Thorn: Selling My First Story

From SABR member John Thorn at Our Game on October 30, 2011:

I had already written a few baseball books, which confirmed that I was a published writer if not yet a very good one. Writer’s block had plagued me from the outset: I could not write two sentences in succession without reversing course to edit the previous one. I knew myself, I thought—a tortoise who required a distant finish line to stand a chance of success. The idea of writing for a newspaper or a magazine seemed preposterous. I would prefer to torture myself and my readers with another book.

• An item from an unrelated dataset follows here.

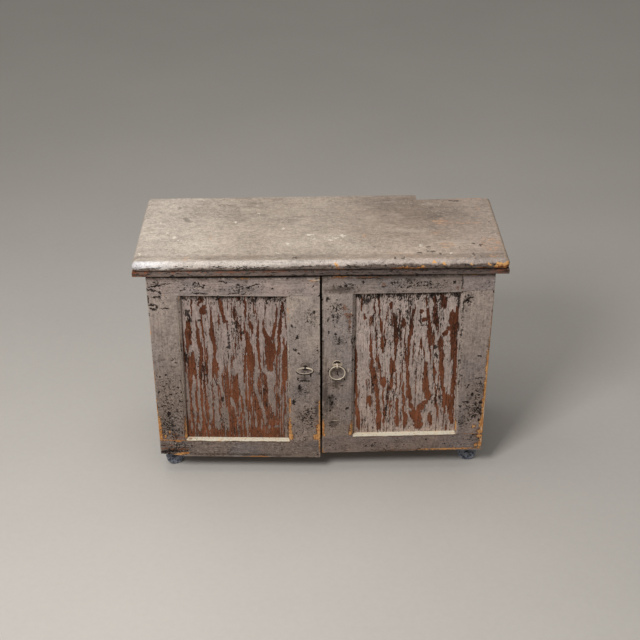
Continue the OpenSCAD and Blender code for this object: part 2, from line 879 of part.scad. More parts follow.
module right_hinge_pins() {
    color(iron) place() mirror([1, 0, 0]) for (z = right_hinges) hinge_pin(z);
}

module hinge_screws_carcass() {
    color(iron) place() {
        for (z = left_hinges) leaf_screw_set(z, 1);
        mirror([1, 0, 0]) for (z = right_hinges) leaf_screw_set(z, 1);
    }
}

module hinge_screws_left_door() {
    color(iron) on_left_door() for (z = left_hinges) leaf_screw_set(z, -1);
}

module hinge_screws_right_door() {
    color(iron) on_right_door() for (z = right_hinges) leaf_screw_set(z, -1);
}

// Casters, drawn at the swivel axis with the wheel trailing towards -X

module at_caster(i) {
    spot = caster_spots[i];
    place() translate([spot[0], spot[1], 0]) rotate([0, 0, spot[2]]) children();
}

// The four screw places of a caster plate, which stays square to the cabinet
module plate_screw_spots() {
    reach = plate_w / 2 - plate_screw_in;
    for (x = [-reach, reach], y = [-reach, reach]) translate([x, y, 0]) children();
}

module bearer() {
    difference() {
        block([-inner_x, -inner_x + bearer_w], [body_y, body_back_y], [caster_h, caster_h + bearer_t]);
        for (y = caster_ys) translate([-caster_x, y, caster_h - over])
            plate_screw_spots()
                cylinder(h = plate_screw_l + 2 * over, r = plate_screw_r + run_fit, $fn = small);
    }
}

module caster_bearer_left() {
    color(bare_pine) place() bearer();
}

module caster_bearer_right() {
    color(bare_pine) place() mirror([1, 0, 0]) bearer();
}

module rounded_square(w, r) {
    square([w - 2 * r, w], center = true);
    square([w, w - 2 * r], center = true);
    for (x = [-1, 1], y = [-1, 1]) translate([x, y] * (w / 2 - r)) circle(r = r);
}

// Plate with the pressed race below it and the riveted kingpin
module caster_plate(i) {
    spot = caster_spots[i];
    race_r = crown_r - 1.5;
    color(zinc) place() translate([spot[0], spot[1], 0]) {
        difference() {
            union() {
                translate([0, 0, plate_z]) linear_extrude(height = plate_t)
                    rounded_square(plate_w, plate_corner_r);
                translate([0, 0, race_z]) cylinder(h = race_h + over, r = race_r);
            }
            translate([0, 0, race_z - over]) difference() {
                cylinder(h = race_h + over, r = race_r - race_h * 2);
                cylinder(h = race_h + over, r = kingpin_r);
            }
            translate([0, 0, plate_z - over]) plate_screw_spots()
                cylinder(h = plate_t + 2 * over, r = plate_screw_r + run_fit, $fn = small);
        }
        translate([0, 0, kingpin_z]) cylinder(h = plate_z - kingpin_z + over, r = kingpin_r);
        translate([0, 0, kingpin_z - kingpin_head_t]) cylinder(h = kingpin_head_t, r = kingpin_head_r);
    }
}

// One leg of the fork, from the crown down to the axle
module fork_leg_outline() {
    leg_top = crown_z + crown_t / 2;
    shoulder_z = crown_z - crown_t;
    half = crown_r * 0.7;
    polygon([
        [-half, leg_top], [half, leg_top], [half, shoulder_z],
        [-caster_trail + axle_boss_r * 0.9, axle_z - axle_boss_r * 0.4],
        [-caster_trail, axle_z], [-caster_trail - axle_boss_r * 0.98, axle_z + axle_boss_r * 0.2],
        [-half - 1, shoulder_z]
    ]);
    translate([-caster_trail, axle_z]) circle(r = axle_boss_r);
}

module caster_fork(i) {
    color(zinc) at_caster(i) difference() {
        union() {
            translate([0, 0, crown_z]) cylinder(h = crown_t, r = crown_r);
            for (s = [-1, 1]) translate([0, s * (fork_inner + fork_t) / 2, 0])
                along_y(-fork_t / 2, fork_t / 2) fork_leg_outline();
        }
        translate([0, 0, crown_z - over]) cylinder(h = crown_t + 2 * over, r = kingpin_r + run_fit);
        translate([-caster_trail, fork_outer / 2 + over, axle_z]) rotate([90, 0, 0])
            cylinder(h = fork_outer + 2 * over, r = axle_r + run_fit);
    }
}

// Bolt with its head on one side and the nut on the other
module caster_axle(i) {
    half = fork_outer / 2;
    color(zinc) at_caster(i) translate([-caster_trail, 0, axle_z]) rotate([90, 0, 0]) {
        translate([0, 0, -half - axle_head_t - over])
            cylinder(h = 2 * half + axle_head_t + over, r = axle_r);
        translate([0, 0, half]) cylinder(h = axle_head_t, r = axle_head_r, $fn = 6);
        translate([0, 0, -half - axle_head_t]) difference() {
            cylinder(h = axle_head_t, r = axle_head_r, $fn = 6);
            translate([0, 0, -over]) cylinder(h = axle_head_t + 2 * over, r = axle_r + run_fit);
        }
    }
}

// Half section of the wheel: hub, dished web and rounded tread
module wheel_section() {
    tread_r = 4;
    hub_r = 10;
    web_half = wheel_w / 2 - 2;
    rim_in = axle_z * 0.72;
    difference() {
        union() {
            translate([0, -hub_w / 2]) square([hub_r, hub_w]);
            translate([0, -web_half]) square([rim_in + over, 2 * web_half]);
            translate([rim_in, -wheel_w / 2]) square([axle_z - tread_r - rim_in, wheel_w]);
            translate([rim_in, tread_r - wheel_w / 2]) square([axle_z - rim_in, wheel_w - 2 * tread_r]);
            for (s = [-1, 1]) translate([axle_z - tread_r, s * (wheel_w / 2 - tread_r)])
                circle(r = tread_r);
        }
        translate([-over, -hub_w]) square([axle_r + run_fit + over, 2 * hub_w]);
    }
}

module caster_wheel(i) {
    color(blue_rubber) at_caster(i) translate([-caster_trail, 0, axle_z]) rotate([90, 0, 0])
        rotate_extrude() wheel_section();
}

module caster_plate_front_left() {
    caster_plate(0);
}

module caster_plate_front_right() {
    caster_plate(1);
}

module caster_plate_rear_left() {
    caster_plate(2);
}

module caster_plate_rear_right() {
    caster_plate(3);
}

module caster_fork_front_left() {
    caster_fork(0);
}

module caster_fork_front_right() {
    caster_fork(1);
}

module caster_fork_rear_left() {
    caster_fork(2);
}

module caster_fork_rear_right() {
    caster_fork(3);
}

module caster_axle_front_left() {
    caster_axle(0);
}

module caster_axle_front_right() {
    caster_axle(1);
}

module caster_axle_rear_left() {
    caster_axle(2);
}

module caster_axle_rear_right() {
    caster_axle(3);
}

module caster_wheel_front_left() {
    caster_wheel(0);
}

module caster_wheel_front_right() {
    caster_wheel(1);
}

module caster_wheel_rear_left() {
    caster_wheel(2);
}

module caster_wheel_rear_right() {
    caster_wheel(3);
}

// Pan-head screws that hold the caster plates to the bearers
module caster_screws() {
    head_r = 4;
    head_h = 2.4;
    $fn = small;
    color(zinc) place() for (spot = caster_spots) translate([spot[0], spot[1], plate_z])
        plate_screw_spots() {
            translate([0, 0, -head_h]) cylinder(h = head_h, r1 = head_r * 0.8, r2 = head_r);
            translate([0, 0, -head_h / 2])
                cylinder(h = plate_t + plate_screw_l + head_h / 2 - over, r = plate_screw_r);
        }
}

left_side();
right_side();
bottom_board();
shelf();
shelf_cleats();
top_front_rail();
top_rear_rail();
back_board_left();
back_board_middle();
back_board_right();
top_board();
top_rear_strip();
under_strip_front();
under_strip_left();
under_strip_right();
caster_bearer_left();
caster_bearer_right();
left_door_hinge_stile();
left_door_meeting_stile();
left_door_top_rail();
left_door_bottom_rail();
left_door_panel();
right_door_hinge_stile();
right_door_meeting_stile();
right_door_top_rail();
right_door_bottom_rail();
right_door_panel();
right_door_corner_block();
left_pull_rosette();
left_pull_eye();
left_pull_ring();
right_pull_rosette();
right_pull_eye();
right_pull_ring();
left_hinge_frame_leaves();
left_hinge_door_leaves();
left_hinge_pins();
right_hinge_frame_leaves();
right_hinge_door_leaves();
right_hinge_pins();
hinge_screws_carcass();
hinge_screws_left_door();
hinge_screws_right_door();
caster_plate_front_left();
caster_plate_front_right();
caster_plate_rear_left();
caster_plate_rear_right();
caster_fork_front_left();
caster_fork_front_right();
caster_fork_rear_left();
caster_fork_rear_right();
caster_axle_front_left();
caster_axle_front_right();
caster_axle_rear_left();
caster_axle_rear_right();
caster_wheel_front_left();
caster_wheel_front_right();
caster_wheel_rear_left();
caster_wheel_rear_right();
caster_screws();
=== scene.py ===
import json
from math import cos, pi, radians, sin

import bpy
import numpy as np
from mathutils import Matrix, Vector, noise


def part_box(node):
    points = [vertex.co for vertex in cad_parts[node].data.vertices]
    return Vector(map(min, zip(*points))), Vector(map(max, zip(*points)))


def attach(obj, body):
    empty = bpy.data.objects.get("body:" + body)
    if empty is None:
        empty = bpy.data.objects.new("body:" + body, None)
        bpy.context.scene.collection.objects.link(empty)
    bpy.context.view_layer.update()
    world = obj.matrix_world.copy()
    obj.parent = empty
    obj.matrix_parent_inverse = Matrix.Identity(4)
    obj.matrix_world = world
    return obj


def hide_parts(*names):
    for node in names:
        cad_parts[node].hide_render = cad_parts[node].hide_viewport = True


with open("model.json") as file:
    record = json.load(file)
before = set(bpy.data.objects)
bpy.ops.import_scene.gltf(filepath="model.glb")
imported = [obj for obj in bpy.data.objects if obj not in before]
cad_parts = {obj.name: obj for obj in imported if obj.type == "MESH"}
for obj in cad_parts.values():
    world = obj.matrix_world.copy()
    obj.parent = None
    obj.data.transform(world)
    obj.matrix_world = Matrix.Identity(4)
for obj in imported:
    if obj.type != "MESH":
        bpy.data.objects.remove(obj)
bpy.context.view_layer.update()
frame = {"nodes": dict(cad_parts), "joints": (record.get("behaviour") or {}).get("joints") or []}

MM = 0.001
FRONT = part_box("top_board")[0].y          # front nose of the worktop

# Camera
CAMERA_X = -0.04687
CAMERA_AHEAD = 3.01244
CAMERA_Z = 2.36033
CAMERA_YAW = 0.823
CAMERA_PITCH = 30.639
CAMERA_ROLL = -0.135
FOCAL_PIXELS = 1175.618
IMAGE_PIXELS = 640
SENSOR = 36.0

# Light and floor, in metres from the front nose, the middle and the floor
SKY = 0.25
SKY_COLOUR = (1.0, 0.985, 0.965, 1.0)
LIT_PLACE = (0.0, 0.1, 0.55)
KEY = {"place": (-1.2, -1.9, 2.75), "size": 1.0, "watts": 60}
OVERHEAD = {"place": (-0.5, 0.3, 3.1), "size": 2.0, "watts": 16}
FLOOR_HALF = 40.0

# Carcass and worktop, in mm from the front nose, the middle and the floor
HALF_W = 513.5
HALF_TOP = 550.0
TOP_Z = 740.0
TOP_T = 31.0
TOP_D = 424.0
NOSE_R = TOP_T / 2
STRIP_END = 313.0
STRIP_LEFT_Y = 445.0
STRIP_RIGHT_Y = 458.0
STRIP_CORNER_R = 20.0
REAR_BEND = 330.0
REAR_WEAR = 3.0
REAR_FLARE = 7.0
UNDER_H = 14.5
UNDER_W = 36.0

# Doors, in mm
DOOR_Y = 20.0
DOOR_BACK_Y = 48.0
MEET_U = 511.0
HINGE_STILE_LOW = 88.0
HINGE_STILE_TOP = 97.0
MEETING_STILE = 99.5
TOP_RAIL = 60.0
BOTTOM_RAIL = 65.0
CHAMFER = 9.0
LEFT_Z = (62.0, 713.5)
RIGHT_Z = (74.0, 716.0)
BLOCK_RISE = 4.0
BREAK_L = 78.0
BREAK_H = 10.0
BREAK_FADE = 34.0
LEFT_HINGES = (162.5, 618.0)
RIGHT_HINGES = (174.5, 620.5)
HINGE_H = 65.0
LEAF_W = 20.0
SEAT_D = 2.3
LEAF_LINES = (LEAF_W + 2.5, LEAF_W + 3.4)

# Ring pulls, in mm
PULL_U = 465.5
PULL_Z = 410.0
ROSETTE_R = 15.0
ROSETTE_H = 3.5
EYE_OUT = 7.0
RING_R = 24.75
WIRE_R = 2.75
LEFT_LIFT = 100.0


# Helpers

def ink(r, g, b):
    """Linear colour of an sRGB colour given in 0 to 255."""
    def linear(c):
        c /= 255
        return c / 12.92 if c <= 0.04045 else ((c + 0.055) / 1.055) ** 2.4
    return (linear(r), linear(g), linear(b), 1.0)


def row(x, y, z):
    """Point in the row frame of a point in mm."""
    return Vector((x * MM, FRONT + y * MM, z * MM))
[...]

Upon which Cliff Kachline, historian at the Baseball Hall of Fame in Cooperstown, put my name forward to The Sporting News (TSN) to write an account of the annual convention of the Society for American Baseball Research (SABR), soon to be held on a suburban campus of the University of  Toronto. TSN had never covered a SABR convention before, but this was the summer of 1981, when a strike by baseball’s players left all sports publications in desperate need of sidebar copy.

TSN offered $125, but I was to pay my own way to Toronto and had to file the story Sunday night upon landing back at Albany Airport. That gave me a single afternoon to write the whole story, a fearsome prospect, but I was too thrilled to say no. I had read the magazine more or less religiously since I was a boy; here was a sign, maybe, that I had “made it.”